Scott Kennedy: Calibrated coupling is a framework for how the US and its allies should manage interdependence with China. The core idea: interdependence carries both benefits and risks, and we should maximize the benefits while minimizing the risks.
The benefits are real — market access, innovation opportunities, access to talent, the opportunity to maintain our technology leadership and have Chinese industry within our ecosystem, and more. But so are the risks — technology leakage, data security, and overdependence on Chinese supply chains, to name a few.
That framing cuts against two older views about interdependence — it’s all upside (engagement), or it’s all downside (hence the call for decoupling) — both of which miss the mark. What I’m suggesting is that the US government and its allies be far more nuanced about how to accentuate the positive and mitigate the negatives.
For companies, nuance is actually quite natural. They already know how to protect sensitive technologies, manage supply chain risks, and stay ahead of the competition. The harder challenge has been making the case to policymakers that doing business with China, properly managed, serves US national interests beyond corporate profit. Europe, Japan, South Korea, and Taiwan already understand this balance. The US would be wise to move in the same direction.
One final question: with this report in mind, but also given the wider state of the world today, what’s the one thing that AmCham China members need to be thinking about most for 2026?
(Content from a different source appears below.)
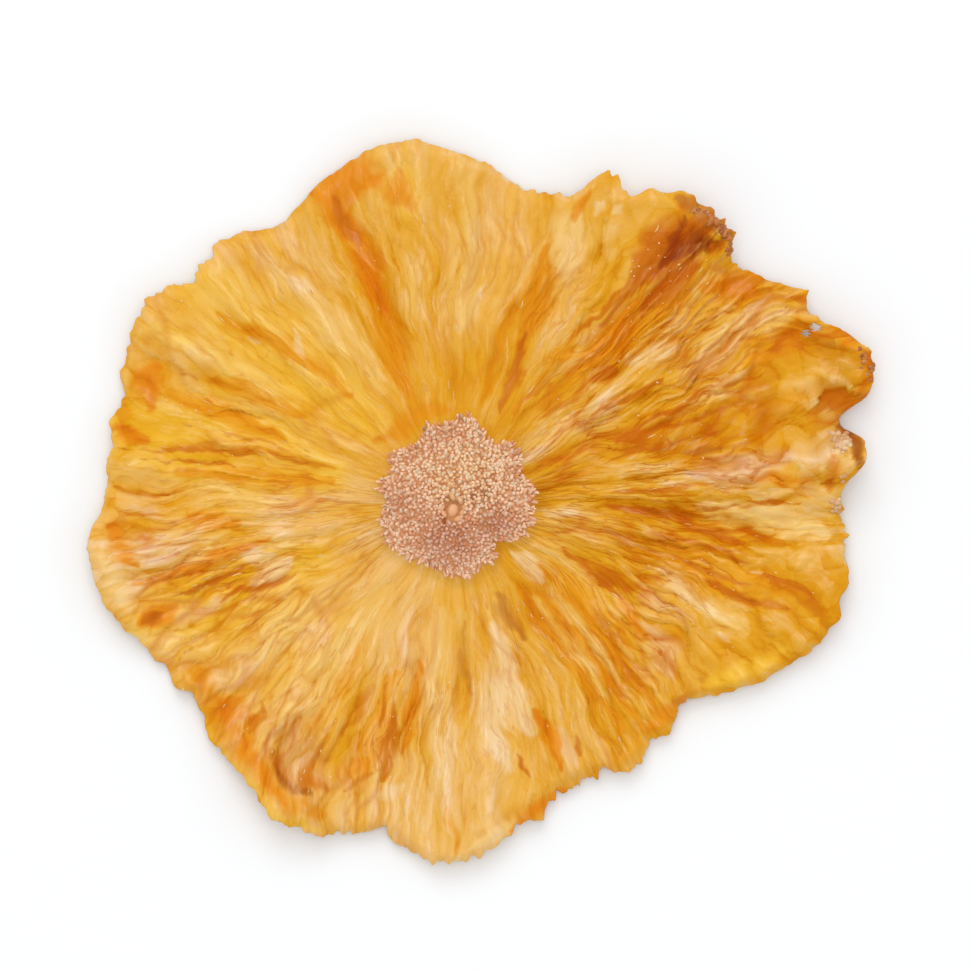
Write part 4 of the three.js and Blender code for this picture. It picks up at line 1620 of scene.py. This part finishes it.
    def _tear_walls(self, stack: RingStack, ring: int, mirror: int, holes: dict[int, Array]) -> list:
        """Walls round the removed squares of a ring.

        Args:
            stack: The rings' points.
            ring: The ring on the upper face.
            mirror: The ring under it.
            holes: The removed squares of every ring.

        Returns:
            Faces from the upper face down to the lower one.
        """
        top = (stack.starts[ring], stack.starts[ring + 1])
        low = (stack.starts[mirror], stack.starts[mirror - 1])
        hole, none = holes[ring], np.zeros(self.columns, bool)
        j = np.arange(self.columns)
        k = (j + 1) % self.columns
        walls = []
        sides = ((holes.get(ring - 1, none), j, k, 0), (holes.get(ring + 1, none), k, j, 1))
        for beyond, a, b, row in sides:
            a, b = a[hole & ~beyond], b[hole & ~beyond]
            walls.append(np.stack([top[row] + a, low[row] + a, low[row] + b, top[row] + b], -1))
        for beyond, at, order in ((np.roll(hole, 1), j, -1), (np.roll(hole, -1), k, 1)):
            at = at[hole & ~beyond]
            wall = np.stack([top[0] + at, low[0] + at, low[1] + at, top[1] + at], -1)
            walls.append(wall[:, ::order])
        return np.concatenate(walls).tolist()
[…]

Scott Kennedy: American companies cannot stand still, and you can’t wait for someone else to come help you. You’re going to have to keep innovating, or you’re going to be left behind. Being in China can help with that process if done it correctly, but it also comes with risks. Resting on your laurels, hiding behind protectionist walls, going home — that’s a sure path to irrelevancy. Being on offense with your technology, your business model, and your public affairs strategy – that’s really the only approach that gives you a chance at long-term success, in China and globally.